2-İş güvencesi Sorunu: Özellikle mevcut iktidar başa geldiği ilk günden beri, öğretmenlerin iş güvencesini ortadan kaldırmaya yönelik mevzuat değişikliğini sıklıkla gündeme getirmiş; tüm öğretmenlerin kadrosuz, güvencesiz, sözleşmeli olarak çalıştırılması yönündeki politikasını hiç gizlememiştir. Bu anlamdaki yasa tekliflerini zaman zaman gündeme aldıysa da gelen tepkiler nedeniyle geri çekmek zorunda kalmıştır. Tüm öğretmenleri sözleşmeli olarak istihdam etmenin koşulları henüz oluşmadığından, iktidar bu politikasından vazgeçmemekle birlikte “sözleşmeli öğretmenlik” ya da “ücretli öğretmenlik” gibi yollara başvurmuştur. İktidar yeni açıkladığı, Eğimde 2023 Vizyon Belgesi’nde de öğretmenlerle ilgi güvencesiz istihdam politikası ile ilgili planlarını ortaya koymuştur. Bu nedenle önceki yıllarda kadrolu olarak atanmış öğretmenler de her gün iş güvencesinin ortadan kalkacağı endişesini yaşamaktadırlar.

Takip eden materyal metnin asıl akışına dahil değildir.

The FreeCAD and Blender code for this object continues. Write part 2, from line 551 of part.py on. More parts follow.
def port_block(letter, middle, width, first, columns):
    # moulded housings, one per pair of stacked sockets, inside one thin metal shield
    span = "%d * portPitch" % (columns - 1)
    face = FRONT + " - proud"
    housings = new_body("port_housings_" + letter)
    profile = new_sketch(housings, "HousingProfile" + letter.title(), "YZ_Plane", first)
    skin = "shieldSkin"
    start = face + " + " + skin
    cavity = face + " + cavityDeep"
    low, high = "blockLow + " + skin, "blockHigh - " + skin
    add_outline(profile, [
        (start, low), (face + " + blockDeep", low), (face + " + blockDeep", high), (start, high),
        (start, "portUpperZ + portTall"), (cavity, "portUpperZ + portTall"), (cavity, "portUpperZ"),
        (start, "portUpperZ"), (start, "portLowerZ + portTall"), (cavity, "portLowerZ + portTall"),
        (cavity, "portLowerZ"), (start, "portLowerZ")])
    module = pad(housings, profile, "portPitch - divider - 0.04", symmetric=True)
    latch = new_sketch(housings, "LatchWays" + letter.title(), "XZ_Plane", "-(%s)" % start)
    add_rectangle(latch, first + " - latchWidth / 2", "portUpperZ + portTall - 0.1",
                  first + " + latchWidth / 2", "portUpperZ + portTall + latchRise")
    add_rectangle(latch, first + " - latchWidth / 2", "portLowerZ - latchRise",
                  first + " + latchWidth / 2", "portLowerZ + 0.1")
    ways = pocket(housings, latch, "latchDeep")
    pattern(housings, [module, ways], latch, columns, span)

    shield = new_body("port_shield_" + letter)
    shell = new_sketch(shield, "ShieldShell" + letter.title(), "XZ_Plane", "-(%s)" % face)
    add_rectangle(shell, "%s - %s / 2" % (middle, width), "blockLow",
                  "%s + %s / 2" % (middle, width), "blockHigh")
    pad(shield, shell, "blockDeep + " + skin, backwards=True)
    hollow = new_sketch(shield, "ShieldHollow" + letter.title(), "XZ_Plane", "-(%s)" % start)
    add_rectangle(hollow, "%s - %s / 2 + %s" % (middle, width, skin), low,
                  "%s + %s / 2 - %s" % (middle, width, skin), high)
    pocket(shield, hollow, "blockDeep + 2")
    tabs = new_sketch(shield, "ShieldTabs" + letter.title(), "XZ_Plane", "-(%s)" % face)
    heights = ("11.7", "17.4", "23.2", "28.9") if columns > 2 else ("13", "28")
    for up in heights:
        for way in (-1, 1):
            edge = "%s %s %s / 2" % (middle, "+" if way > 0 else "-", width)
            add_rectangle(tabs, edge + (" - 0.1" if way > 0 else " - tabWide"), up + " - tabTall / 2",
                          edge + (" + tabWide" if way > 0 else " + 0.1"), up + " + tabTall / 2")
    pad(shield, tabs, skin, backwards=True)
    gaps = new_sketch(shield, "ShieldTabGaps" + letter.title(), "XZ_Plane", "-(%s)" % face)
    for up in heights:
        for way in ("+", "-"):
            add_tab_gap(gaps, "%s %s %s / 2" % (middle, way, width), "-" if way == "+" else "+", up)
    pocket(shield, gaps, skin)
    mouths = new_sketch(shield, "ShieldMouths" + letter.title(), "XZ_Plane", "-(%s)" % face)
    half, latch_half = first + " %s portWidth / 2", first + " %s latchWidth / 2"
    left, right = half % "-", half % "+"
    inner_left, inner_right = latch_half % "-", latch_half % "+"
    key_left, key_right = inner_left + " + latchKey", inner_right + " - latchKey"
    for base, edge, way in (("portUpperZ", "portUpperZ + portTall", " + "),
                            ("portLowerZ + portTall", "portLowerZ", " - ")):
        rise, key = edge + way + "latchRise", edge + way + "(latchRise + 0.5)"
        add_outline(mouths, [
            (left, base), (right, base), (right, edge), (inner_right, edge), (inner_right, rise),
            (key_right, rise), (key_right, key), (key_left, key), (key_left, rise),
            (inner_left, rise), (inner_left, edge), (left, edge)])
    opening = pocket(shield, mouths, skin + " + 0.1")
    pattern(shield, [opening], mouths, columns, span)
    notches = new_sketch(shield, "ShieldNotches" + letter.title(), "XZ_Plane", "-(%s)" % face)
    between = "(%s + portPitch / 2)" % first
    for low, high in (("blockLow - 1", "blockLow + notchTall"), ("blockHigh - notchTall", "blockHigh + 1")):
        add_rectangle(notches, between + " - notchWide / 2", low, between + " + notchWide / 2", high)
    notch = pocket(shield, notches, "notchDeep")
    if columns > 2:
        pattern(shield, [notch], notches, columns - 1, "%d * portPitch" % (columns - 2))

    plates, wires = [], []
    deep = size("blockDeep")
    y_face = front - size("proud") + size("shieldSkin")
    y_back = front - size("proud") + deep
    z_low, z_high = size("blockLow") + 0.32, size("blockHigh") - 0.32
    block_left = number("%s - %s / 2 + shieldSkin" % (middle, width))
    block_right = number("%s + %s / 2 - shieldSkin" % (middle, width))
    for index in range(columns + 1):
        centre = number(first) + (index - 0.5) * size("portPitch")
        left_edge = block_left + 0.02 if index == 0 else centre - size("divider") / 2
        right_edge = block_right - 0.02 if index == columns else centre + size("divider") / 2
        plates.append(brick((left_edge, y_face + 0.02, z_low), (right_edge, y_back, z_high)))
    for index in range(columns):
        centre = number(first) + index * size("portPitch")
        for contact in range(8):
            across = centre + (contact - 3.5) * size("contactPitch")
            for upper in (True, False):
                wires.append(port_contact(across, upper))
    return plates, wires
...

Bu anlamda öğretmenler uluslararası Eğitim Enternasyonali Bildirgesi’nde yer aldığı gibi, mesleğini icra ederken işini kaybetme korkusu yaşamadan, evrensel değerlere uygun, bilimsel eğitim verebilecekleri asgari koşullara sahip olmayı talep etmektedirler.

3- İnsanca Yaşayabilecek Ücret Sorunu; 2021 yılı Eylül ayı itibariyle Türkiye’deki açlık sınırı 3.049 TL. Yoksulluk sınırı 9.931 TL olarak açıklanmıştır. Aynı yıl aynı dönemde 25 yıllık 1/4 kademedeki kıdemli bir öğretmen ise vergi dilimi kesintisi düşülmeksizin 6.415 TL maaş almaktadır. Mesleğe yeni başlamış 9/1 kademedeki öğretmenin maaşı ise yine vergi dilimi kesintisi düşülmeksizin 5.822 TL’dir. Aynı dönemde sözleşmeli 5.066 TL. Ücretli Öğretmenler ise 1500-2.000 TL civarında maaş almaktadırlar. Görüldüğü gibi öğretmenlerin tamamı yoksulluk sınırının altında, ücretli öğretmenler ise açlık sınırının altında maaş almaktadır.

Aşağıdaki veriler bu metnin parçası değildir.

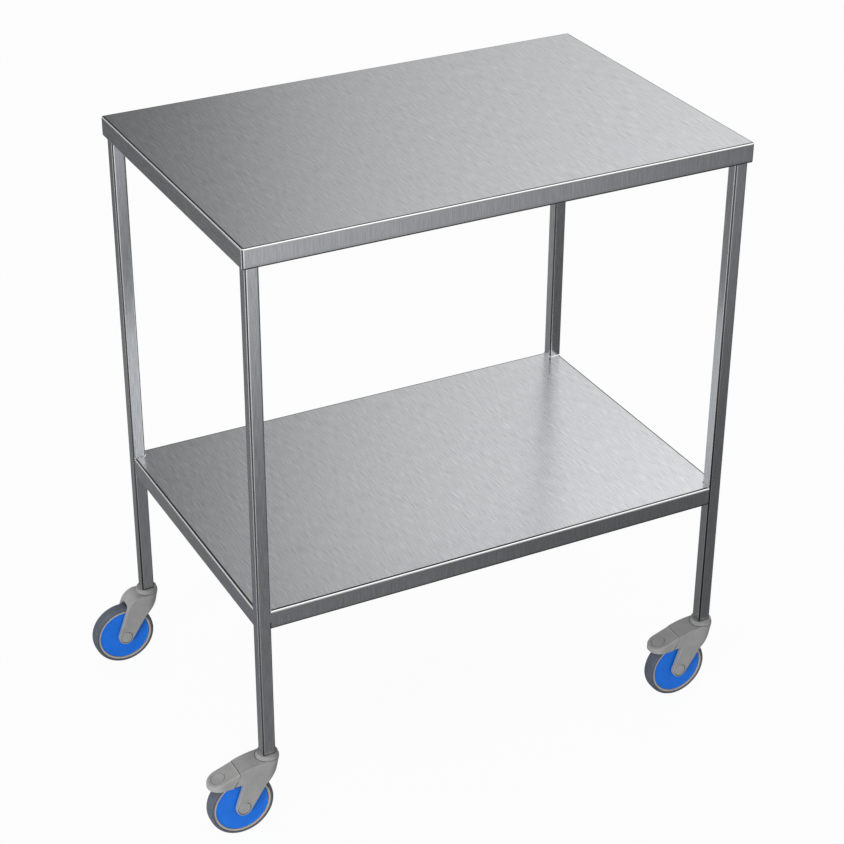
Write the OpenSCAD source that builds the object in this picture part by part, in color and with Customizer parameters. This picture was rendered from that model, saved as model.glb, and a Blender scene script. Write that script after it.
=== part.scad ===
// Dressing trolley: two folded steel trays on four square legs, each leg on a swivel caster.
// Millimetres, Z up, floor at z = 0. Legs and top are centred on Y; X is set so that the whole
// object, casters included, is centred on the origin.

/* [Top] */
// length of the top, along X
top_length = 776; // [700:1:860]
// width of the top, along Y
top_width = 508; // [460:1:560]
// height of the top face above the floor
overall_height = 929; // [860:1:1000]
// depth of the folded edge of the top
top_flange = 29.5; // [25:0.5:34]
// how far the lip under the folded edges turns inwards
return_lip = 12; // [9:0.5:14]
// sheet steel thickness of both trays
sheet = 1.2; // [1:0.1:1.5]
// outside radius of the folds of the top
top_bend = 2.5; // [2:0.1:5]

/* [Legs] */
// side of the square tube
tube_size = 20; // [18:0.5:25]
// wall of the square tube
tube_wall = 1.2; // [1:0.1:1.6]
// outside corner radius of the tube
tube_radius = 2.5; // [2:0.1:3]
// distance from the side of the top to the outer face of a leg
leg_inset = 5; // [3:0.5:10]

/* [Shelf] */
// height of the lower shelf's face above the floor
shelf_height = 371; // [300:0.5:460]
// depth of the folded edge of the shelf
shelf_flange = 29.5; // [22:0.5:34]
// outside radius of the folds of the shelf
shelf_bend = 4; // [2:0.1:5]
// how far the shelf's edges stand behind the outer faces of the legs
shelf_inset = 1; // [0.5:0.1:2]

/* [Stiffeners] */
// width of the raised part of the channels under the trays
channel_width = 40; // [30:1:60]
// depth of the channels under the trays
channel_depth = 15; // [10:0.5:17]
// distance of each channel from the long middle line
channel_offset = 120; // [80:1:150]

/* [Wheels] */
// tread diameter of the wheels
wheel_diameter = 100; // [94:1:112]
// width of the tyre
tyre_width = 21.5; // [18:0.5:22]
// thickness of the tyre over the rim
tyre_thickness = 5.3; // [4.8:0.1:6]
// width of the rim that shows between the tyre and the coloured cover
rim_ring = 3.3; // [2.7:0.1:5]

/* [Casters] */
// distance of the axle behind the swivel axis
trail = 45; // [41:0.5:50]
// height of the swivel head above the top of the wheel
head_height = 26.5; // [26.5:0.5:34]
// outside width of the plastic fork
fork_width = 36.8; // [35.6:0.2:40]
// radius of the round foot of the fork, about the axle
foot_radius = 12; // [11:0.5:14]
// radius of the wide lower part of the collar between fork and leg
collar_radius = 17.4; // [16.5:0.1:18]
// height of that collar
collar_height = 7.3; // [6:0.1:8]
// radius of the stem that goes up into the leg
stem_radius = 5; // [4:0.1:5.5]
// radius of the axle
axle_radius = 4; // [3:0.1:5]
// radius of the round cap over each end of the axle
cap_radius = 9.4; // [8:0.1:9.6]

/* [Brake] */
// how far the pedal turns before the pad reaches the tyre, in degrees
brake_travel = 8; // [4:0.5:9]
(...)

Bu anlamda da öğretmenler, asgari yaşam koşullarını karşılayabilecekleri, işini yaparken kişisel dertlerini değil hayata hazırladıkları öğrencilerine odaklanabilecekleri, İnsanca yaşayabilecekleri düzeyde ücret talep etmektedirler.

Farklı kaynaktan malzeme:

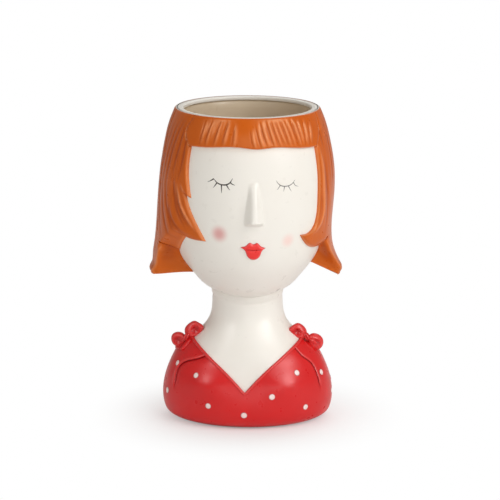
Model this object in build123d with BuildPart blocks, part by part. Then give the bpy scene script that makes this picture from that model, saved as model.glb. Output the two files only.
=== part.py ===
from build123d import *
from math import cos, radians, sin, sqrt
import os

# A glazed ceramic planter shaped like a lady's head and bust. The head is open at the top.
# +Z is up, the figure faces -Y, and the origin is the middle of the underside.
# The head and its hair are drawn looking straight ahead and turned a little to one side.
# Left and right are the viewer's, so left is -X.

os.makedirs("parts", exist_ok=True)

# Head, neck and bust
overall_height = 300.0
head_bottom = 122.0
head_half_width = 77.5
head_front_depth = 79.0
head_back_depth = 78.0
head_wall = 5.5
head_turn = 8.0
throat_radius = 18.0
bust_height = 138.0
bust_half_width = 79.5
bust_front_depth = 60.5
bust_back_depth = 60.0
bust_wall = 4.5

# Rim and mouth of the pot
rim_side_width = 6.8375
rim_front_width = 6.628
rim_back_width = 6.632
lip_height = 3.5
lip_rounding = 1.4

# Floor, drain hole and stopper
floor_thickness = 7.0
foot_width = 9.0
foot_recess = 2.0
drain_hole_radius = 7.0
plug_clearance = 0.3
plug_flange_radius = 11.5
plug_flange_thickness = 3.5
plug_rounding = 1.2
plug_knob_radius = 4.0
plug_knob_height = 9.0
plug_stem_gap = 1.0

# Hair
hair_bottom = 141.0
hair_side_thickness = 6.2
hair_front_thickness = 3.5
hair_back_thickness = 7.0
hair_parting_depth = 10.0
flip_front_depth = 31.0

# Face
nose_height = 39.0
nose_half_width = 8.3
nose_depth = 10.0
nose_bridge_half_width = 3.4
nose_bridge_depth = 2.2
nose_ridge_half_width = 1.1
nose_offset = -1.6
mouth_half_length = 11.6
mouth_drop = 25.8
mouth_offset = -2.1
lip_depth = 2.6

# Dress
dress_thickness = 2.0
dress_top_margin = 10.0
dress_hem_height = 1.0
neckline_tip_height = 35.5
neckline_half_width = 57.0
neckline_shoulder_height = 82.0
neckline_back_height = 69.0
binding_width = 3.0
binding_rise = 0.9
dot_radius = 2.6
dot_rise = 0.5
back_dot_pitch_angle = 33.0

# Bows
bow_outset = 6.42399
bow_lift = 0.5
bow_depth = 4.0
knot_radius = 3.7
loop_length = 17.0
loop_radius = 6.2
tail_length = 16.0
tail_end_width = 7.5
tail_root_width = 3.5
tail_front_depth = 12.5
left_upper_loop_angle = 29.0
left_lower_loop_angle = 212.0
left_tail_angle = 247.0
right_upper_loop_angle = 158.0
right_lower_loop_angle = -36.0

# One overrun serves every cut
overrun = 40.0

# Each level is a share of the height, then of the half width, front depth and back depth.
# A hair level ends with how far it leans to the side, as a share of the half width.
head_level_shares = (
    (0.000, 0.310, 0.380, 0.346, 0.0),
    (0.045, 0.510, 0.614, 0.526, 0.0),
    (0.101, 0.645, 0.747, 0.641, 0.0),
    (0.185, 0.800, 0.867, 0.795, 0.0),
    (0.298, 0.923, 0.949, 0.929, 0.0),
    (0.438, 0.981, 0.994, 0.987, 0.0),
    (0.635, 1.000, 1.000, 1.000, 0.0),
    (0.831, 0.952, 0.975, 0.968, 0.0),
    (1.000, 0.865, 0.932, 0.944, 0.0),
)
bust_level_shares = (
    (0.000, 0.805, 0.793, 0.800, 0.0),
    (0.029, 0.912, 0.893, 0.900, 0.0),
    (0.072, 0.975, 0.967, 0.967, 0.0),
    (0.145, 1.000, 1.000, 1.000, 0.0),
    (0.254, 0.987, 0.975, 0.967, 0.0),
    (0.362, 0.931, 0.909, 0.900, 0.0),
    (0.435, 0.874, 0.843, 0.850, 0.0),
    (0.478, 0.830, 0.802, 0.808, 0.0),
    (0.522, 0.761, 0.744, 0.758, 0.0),
    (0.580, 0.644, 0.669, 0.700, 0.0),
    (0.638, 0.535, 0.603, 0.642, 0.0),
    (0.703, 0.459, 0.545, 0.600, 0.0),
    (0.797, 0.425, 0.521, 0.583, 0.0),
    (0.906, 0.421, 0.512, 0.583, 0.0),
    (1.000, 0.421, 0.512, 0.583, 0.0),
)
hair_level_shares = (
    (0.000, 1.063, 0.760, 1.035, 0.000),
    (0.019, 1.105, 0.800, 1.059, -0.018),
    (0.057, 1.087, 0.848, 1.041, -0.026),
    (0.119, 1.045, 0.903, 1.012, -0.041),
    (0.195, 1.013, 0.949, 0.994, -0.046),
    (0.289, 0.999, 0.978, 0.994, -0.042),
    (0.465, 1.000, 1.000, 1.000, -0.018),
    (0.654, 0.983, 0.999, 0.982, 0.000),
    (0.811, 0.932, 0.976, 0.947, 0.000),
    (0.918, 0.879, 0.958, 0.918, 0.000),
    (1.000, 0.816, 0.909, 0.882, 0.000),
)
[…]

ÖZEL OKULLARDA DURUM DAHA VAHİM
Devletin çalıştırdığı kamu emekçisi öğretmenler bu haldeyken. Özel okullarda, dershanelerde, kurslarda, etüt merkezleri vb. özel sektörde çalışan öğretmenlerin durumu çok daha vahimdir. Uzun çalışma süreleri, günlük 13-14 saatlere ulaşırken, pek çoğunun hafta sonu tatilleri yoktur. Bir gün hafta tatili imkanını bulan “şanslı öğretmenler” ise o gün soru veya materyal hazırlamaktan asla dinlenmeye vakit bulamazlar. Her biri bilimsel bir eser olan hazırladıkları sorular için öğretmenler telif alamazlar, hatta bu eserlerin kullanım hakkı işletmeye geçer, bir başka yerde kullanılırsa telifi işletme (okul, kurs, dershane) alır. KPSS sınavının travmasından, 300 binden fazla ataması yapılmamış ve bu nedenle canına kıymış onlarca öğretmenden. Her gün veli, öğrenci, yönetici şiddetine maruz kalan yüzlerce öğretmenden, söz etmeden öğretmenler gününü süslü sözlerle, romantik vaatlerle geçiştirmek öğretmenlere yapılacak en büyük haksızlıktır.

5 EKİM DÜNYA ÖĞRETMENLER GÜNÜ
Biz Eğitim Sen olarak, tüm Dünya ülkeleri ile birlikte 1966’da UNESCO ve ILO tarafından belirlenen 5 Ekim’i Dünya Öğretmenler Günü olarak kutlamayı tercih etsek de Türkiye’de 12 Eylül 1980 darbesinden bir yıl sonra ilan edilen 24 Kasım Öğretmenler Günü, öğretmenler arasında ve kamuoyunda yaygın olarak kutlanılmaktadır.

Öğretmenlerin sorunlarının, mesleki ve demokratik taleplerinin konuşulduğu, tartışıldığı, yüksek sesle dile getirildiği fazladan bir güne elbette itirazımız olmaz; Bu vesile ile salgın günlerinde başta MEB’in yarattığı kaotik uygulamalar olmak üzere, her türlü olumsuzluğa rağmen fedakarca görevlerini yapmaya çalışan meslektaşlarımızı saygıyla selamlıyoruz."